(Information supplied):
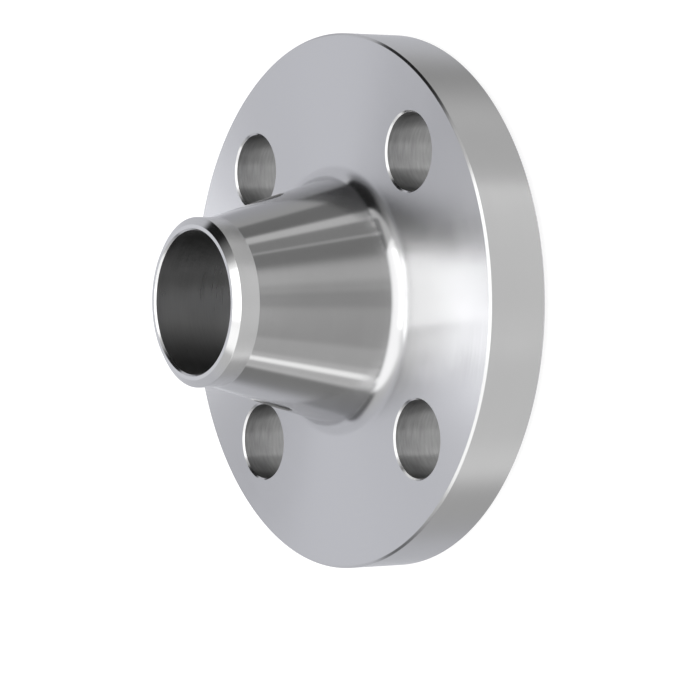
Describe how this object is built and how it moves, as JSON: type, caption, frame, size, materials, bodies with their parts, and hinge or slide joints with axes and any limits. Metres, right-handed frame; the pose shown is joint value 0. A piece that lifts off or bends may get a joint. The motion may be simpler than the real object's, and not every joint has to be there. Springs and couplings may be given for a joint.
{
  "type": "weld neck flange",
  "caption": "Round forged pipe flange with a bolt circle, a raised sealing face and a tapered hub that ends in a bevelled neck for butt welding to a pipe.",
  "frame": {"origin": "centre of the raised face, on the flange's axis, at the lowest plane of the part", "axes": "+Z along the flange's axis from the raised face to the weld end; the bolt holes straddle the X and Y axes, at 45 degrees to them"},
  "size_m": [0.155, 0.155, 0.069],
  "materials": {
    "machined_steel": "bright machined stainless steel with fine turning marks"
  },
  "bodies": {
    "root": {"weld_neck_flange": "machined_steel"}
  },
  "joints": []
}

(What to produce): Pull out each line holding the string "type".

(The solution):
Describe how this object is built and how it moves, as JSON: type, caption, frame, size, materials, bodies with their parts, and hinge or slide joints with axes and any limits. Metres, right-handed frame; the pose shown is joint value 0. A piece that lifts off or bends may get a joint. The motion may be simpler than the real object's, and not every joint has to be there. Springs and couplings may be given for a joint.
  "type": "weld neck flange",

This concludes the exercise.